■ **WHAT THE EXERCISE ASKS**
Restate, word for word, all of the material shown below.

■ **DATA SEGMENT**
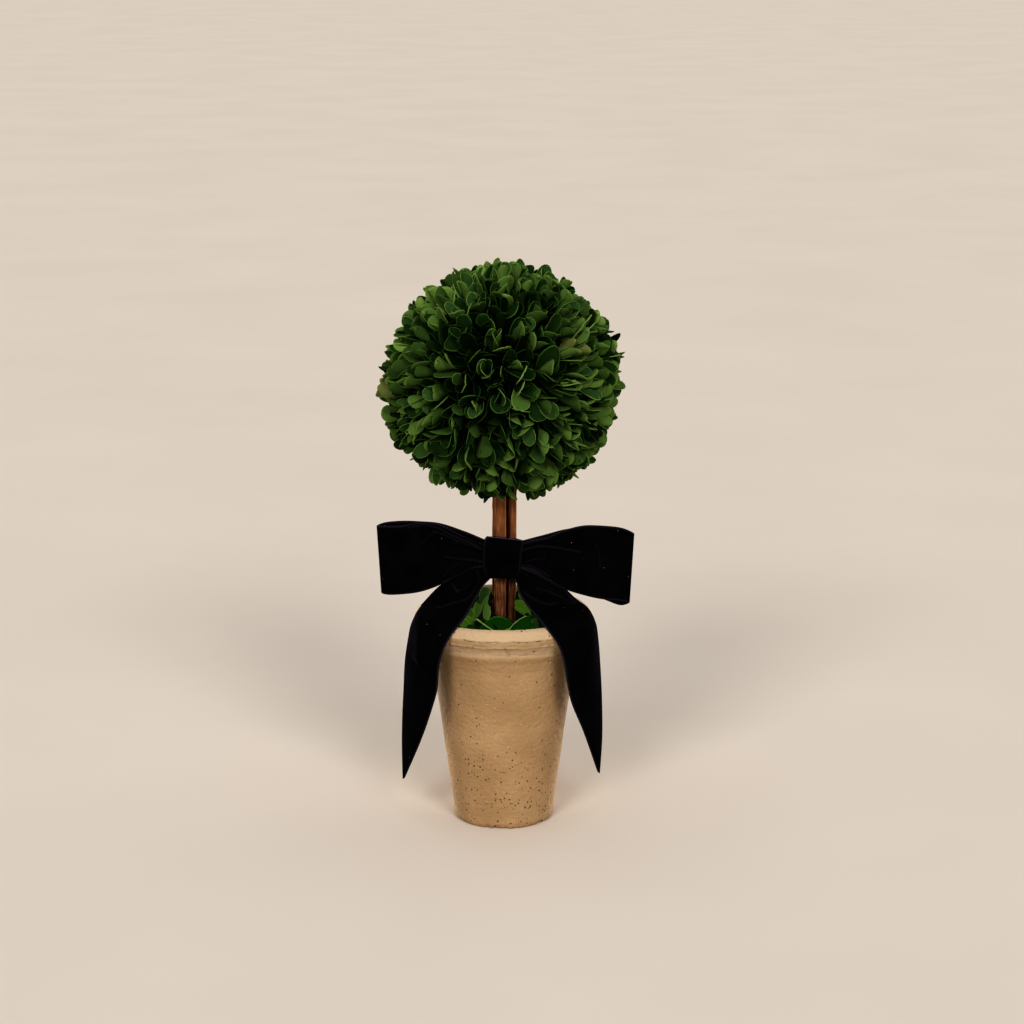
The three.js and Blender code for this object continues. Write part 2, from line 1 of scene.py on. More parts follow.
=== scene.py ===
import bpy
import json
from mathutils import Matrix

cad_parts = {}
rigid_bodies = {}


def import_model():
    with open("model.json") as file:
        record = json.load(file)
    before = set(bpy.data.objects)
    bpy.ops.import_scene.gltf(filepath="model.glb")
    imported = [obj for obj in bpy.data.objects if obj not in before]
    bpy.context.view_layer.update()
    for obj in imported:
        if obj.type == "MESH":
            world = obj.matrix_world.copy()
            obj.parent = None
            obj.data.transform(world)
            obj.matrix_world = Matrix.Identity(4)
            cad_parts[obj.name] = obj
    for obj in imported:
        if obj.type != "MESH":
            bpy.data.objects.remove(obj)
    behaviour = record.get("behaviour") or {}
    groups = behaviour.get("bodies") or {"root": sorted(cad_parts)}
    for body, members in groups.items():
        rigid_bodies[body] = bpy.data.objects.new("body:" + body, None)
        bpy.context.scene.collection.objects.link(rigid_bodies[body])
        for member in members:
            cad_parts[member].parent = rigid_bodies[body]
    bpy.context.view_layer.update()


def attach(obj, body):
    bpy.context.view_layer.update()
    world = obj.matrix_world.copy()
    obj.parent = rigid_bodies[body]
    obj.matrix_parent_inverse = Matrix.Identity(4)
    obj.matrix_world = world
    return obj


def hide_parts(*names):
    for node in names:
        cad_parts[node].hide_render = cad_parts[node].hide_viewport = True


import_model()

import json
import math
import random

import bpy
import numpy as np
from mathutils import Vector, noise

# A ball topiary: box leaves on a bundle of sticks, in a clay pot, with a velvet bow.
# Sizes are in millimetres, +Z up, the front towards -Y, and go to metres as each mesh is made.
mm = 0.001
scene = bpy.context.scene
upAxis = np.array((0.0, 0.0, 1.0))


def srgb(code):
    shares = [int(code[place:place + 2], 16) / 255 for place in (1, 3, 5)]
    linear = [v / 12.92 if v <= 0.04045 else ((v + 0.055) / 1.055) ** 2.4 for v in shares]
    return (*linear, 1.0)


# Adds a node. Each input is a value or the output that feeds it; ramp gives a colour ramp its stops.
def addNode(tree, kind, inputs=None, ramp=None, **settings):
    node = tree.nodes.new(kind)
    for name, value in settings.items():
        setattr(node, name, value)
    for name, value in (inputs or {}).items():
        if isinstance(value, bpy.types.NodeSocket):
            tree.links.new(value, node.inputs[name])
        else:
            node.inputs[name].default_value = value
    if ramp:
        stops = node.color_ramp.elements
        while len(stops) < len(ramp):
            stops.new(0.5)
        for stop, (place, shade) in zip(stops, ramp):
            stop.position = place
            stop.color = shade
    return node


# The nodes that come up most, each giving back what it puts out.
def placeOf(tree):
    return addNode(tree, "ShaderNodeTexCoord").outputs["Object"]


def noiseOf(tree, place, scale, detail, **more):
    inputs = {"Vector": place, "Scale": scale, "Detail": detail, **more}
    return addNode(tree, "ShaderNodeTexNoise", inputs).outputs


def cellsOf(tree, place, scale):
    return addNode(tree, "ShaderNodeTexVoronoi", {"Vector": place, "Scale": scale}).outputs


def rampOf(tree, value, *stops):
    ramp = []
    for place, shade in stops:
        ramp.append((place, srgb(shade) if isinstance(shade, str) else (shade, shade, shade, 1)))
    return addNode(tree, "ShaderNodeValToRGB", {"Fac": value}, ramp=ramp).outputs["Color"]


def mixOf(tree, share, first, second, **settings):
    second = srgb(second) if isinstance(second, str) else second
    inputs = {"Factor": share, 6: first, 7: second}
    return addNode(tree, "ShaderNodeMix", inputs, data_type="RGBA", **settings).outputs[2]


def mathOf(tree, operation, *values):
    return addNode(tree, "ShaderNodeMath", dict(enumerate(values)), operation=operation).outputs[0]


def rangeOf(tree, value, limits):
    return addNode(tree, "ShaderNodeMapRange", {"Value": value, **limits}).outputs[0]


def attributeOf(tree, name):
    return addNode(tree, "ShaderNodeAttribute", attribute_name=name).outputs["Fac"]


def bumpOf(tree, height, strength, distance, under=None, **settings):
    inputs = {"Height": height, "Strength": strength, "Distance": distance * mm}
    if under is not None:
        inputs["Normal"] = under
    return addNode(tree, "ShaderNodeBump", inputs, **settings).outputs[0]


# 0 below one height and 1 above another, or the other way round.
def heightMask(tree, place, low, high):
    height = addNode(tree, "ShaderNodeSeparateXYZ", {0: place}).outputs["Z"]
    return rangeOf(tree, height, {"From Min": low * mm, "From Max": high * mm})


# Round specks: a share of the cells has one in its middle, of a set size.
def specksOf(tree, place, scale, share, size):
    cells = cellsOf(tree, place, scale)
    chance = addNode(tree, "ShaderNodeSeparateColor", {0: cells["Color"]}).outputs[0]
    near = mathOf(tree, "LESS_THAN", cells["Distance"], size)
    return mathOf(tree, "MULTIPLY", mathOf(tree, "LESS_THAN", chance, share), near)


def newMaterial(name, **constants):
    material = bpy.data.materials.new(name)
    material.use_nodes = True
    shader = material.node_tree.nodes["Principled BSDF"]
    for socket, value in constants.items():
        shader.inputs[socket.replace("_", " ")].default_value = value
    return material, material.node_tree, shader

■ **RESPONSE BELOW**
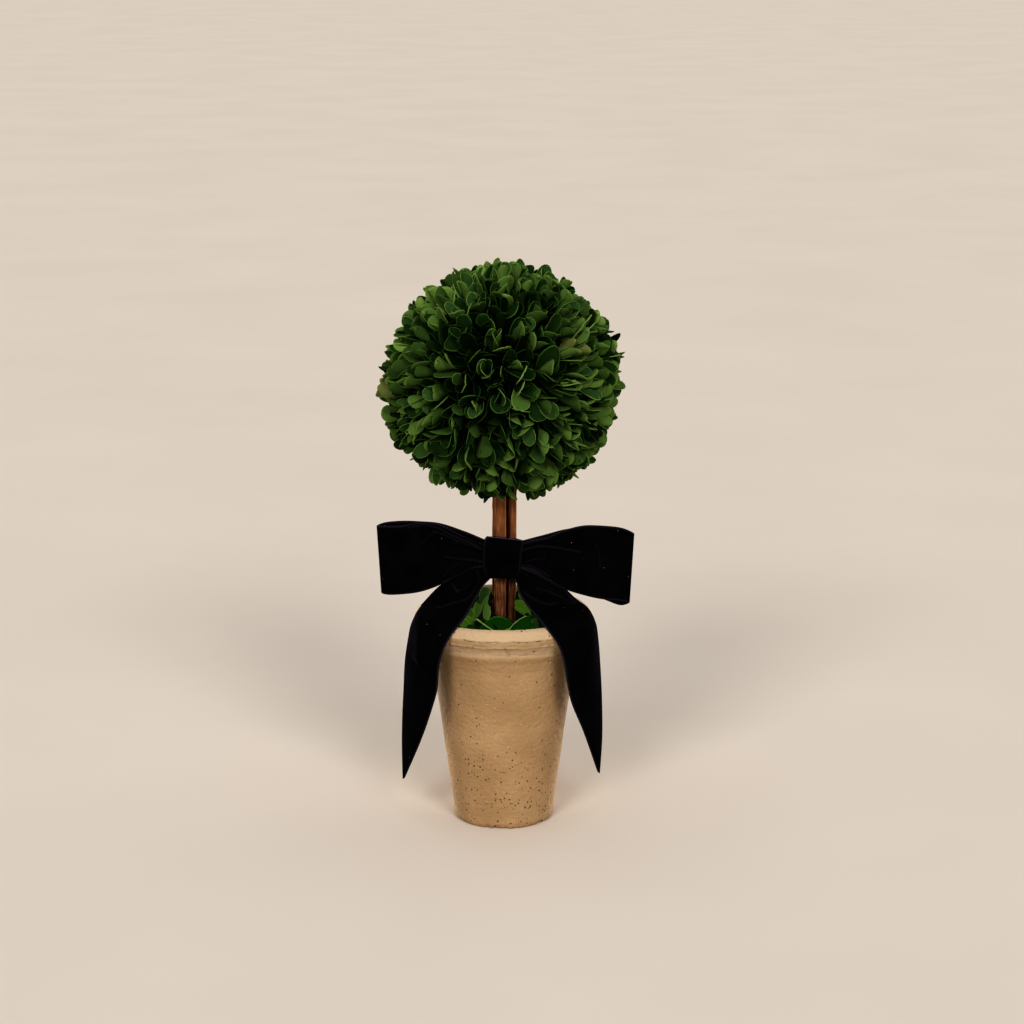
The three.js and Blender code for this object continues. Write part 2, from line 1 of scene.py on. More parts follow.
=== scene.py ===
import bpy
import json
from mathutils import Matrix

cad_parts = {}
rigid_bodies = {}


def import_model():
    with open("model.json") as file:
        record = json.load(file)
    before = set(bpy.data.objects)
    bpy.ops.import_scene.gltf(filepath="model.glb")
    imported = [obj for obj in bpy.data.objects if obj not in before]
    bpy.context.view_layer.update()
    for obj in imported:
        if obj.type == "MESH":
            world = obj.matrix_world.copy()
            obj.parent = None
            obj.data.transform(world)
            obj.matrix_world = Matrix.Identity(4)
            cad_parts[obj.name] = obj
    for obj in imported:
        if obj.type != "MESH":
            bpy.data.objects.remove(obj)
    behaviour = record.get("behaviour") or {}
    groups = behaviour.get("bodies") or {"root": sorted(cad_parts)}
    for body, members in groups.items():
        rigid_bodies[body] = bpy.data.objects.new("body:" + body, None)
        bpy.context.scene.collection.objects.link(rigid_bodies[body])
        for member in members:
            cad_parts[member].parent = rigid_bodies[body]
    bpy.context.view_layer.update()


def attach(obj, body):
    bpy.context.view_layer.update()
    world = obj.matrix_world.copy()
    obj.parent = rigid_bodies[body]
    obj.matrix_parent_inverse = Matrix.Identity(4)
    obj.matrix_world = world
    return obj


def hide_parts(*names):
    for node in names:
        cad_parts[node].hide_render = cad_parts[node].hide_viewport = True


import_model()

import json
import math
import random

import bpy
import numpy as np
from mathutils import Vector, noise

# A ball topiary: box leaves on a bundle of sticks, in a clay pot, with a velvet bow.
# Sizes are in millimetres, +Z up, the front towards -Y, and go to metres as each mesh is made.
mm = 0.001
scene = bpy.context.scene
upAxis = np.array((0.0, 0.0, 1.0))


def srgb(code):
    shares = [int(code[place:place + 2], 16) / 255 for place in (1, 3, 5)]
    linear = [v / 12.92 if v <= 0.04045 else ((v + 0.055) / 1.055) ** 2.4 for v in shares]
    return (*linear, 1.0)


# Adds a node. Each input is a value or the output that feeds it; ramp gives a colour ramp its stops.
def addNode(tree, kind, inputs=None, ramp=None, **settings):
    node = tree.nodes.new(kind)
    for name, value in settings.items():
        setattr(node, name, value)
    for name, value in (inputs or {}).items():
        if isinstance(value, bpy.types.NodeSocket):
            tree.links.new(value, node.inputs[name])
        else:
            node.inputs[name].default_value = value
    if ramp:
        stops = node.color_ramp.elements
        while len(stops) < len(ramp):
            stops.new(0.5)
        for stop, (place, shade) in zip(stops, ramp):
            stop.position = place
            stop.color = shade
    return node


# The nodes that come up most, each giving back what it puts out.
def placeOf(tree):
    return addNode(tree, "ShaderNodeTexCoord").outputs["Object"]


def noiseOf(tree, place, scale, detail, **more):
    inputs = {"Vector": place, "Scale": scale, "Detail": detail, **more}
    return addNode(tree, "ShaderNodeTexNoise", inputs).outputs


def cellsOf(tree, place, scale):
    return addNode(tree, "ShaderNodeTexVoronoi", {"Vector": place, "Scale": scale}).outputs


def rampOf(tree, value, *stops):
    ramp = []
    for place, shade in stops:
        ramp.append((place, srgb(shade) if isinstance(shade, str) else (shade, shade, shade, 1)))
    return addNode(tree, "ShaderNodeValToRGB", {"Fac": value}, ramp=ramp).outputs["Color"]


def mixOf(tree, share, first, second, **settings):
    second = srgb(second) if isinstance(second, str) else second
    inputs = {"Factor": share, 6: first, 7: second}
    return addNode(tree, "ShaderNodeMix", inputs, data_type="RGBA", **settings).outputs[2]


def mathOf(tree, operation, *values):
    return addNode(tree, "ShaderNodeMath", dict(enumerate(values)), operation=operation).outputs[0]


def rangeOf(tree, value, limits):
    return addNode(tree, "ShaderNodeMapRange", {"Value": value, **limits}).outputs[0]


def attributeOf(tree, name):
    return addNode(tree, "ShaderNodeAttribute", attribute_name=name).outputs["Fac"]


def bumpOf(tree, height, strength, distance, under=None, **settings):
    inputs = {"Height": height, "Strength": strength, "Distance": distance * mm}
    if under is not None:
        inputs["Normal"] = under
    return addNode(tree, "ShaderNodeBump", inputs, **settings).outputs[0]


# 0 below one height and 1 above another, or the other way round.
def heightMask(tree, place, low, high):
    height = addNode(tree, "ShaderNodeSeparateXYZ", {0: place}).outputs["Z"]
    return rangeOf(tree, height, {"From Min": low * mm, "From Max": high * mm})


# Round specks: a share of the cells has one in its middle, of a set size.
def specksOf(tree, place, scale, share, size):
    cells = cellsOf(tree, place, scale)
    chance = addNode(tree, "ShaderNodeSeparateColor", {0: cells["Color"]}).outputs[0]
    near = mathOf(tree, "LESS_THAN", cells["Distance"], size)
    return mathOf(tree, "MULTIPLY", mathOf(tree, "LESS_THAN", chance, share), near)


def newMaterial(name, **constants):
    material = bpy.data.materials.new(name)
    material.use_nodes = True
    shader = material.node_tree.nodes["Principled BSDF"]
    for socket, value in constants.items():
        shader.inputs[socket.replace("_", " ")].default_value = value
    return material, material.node_tree, shader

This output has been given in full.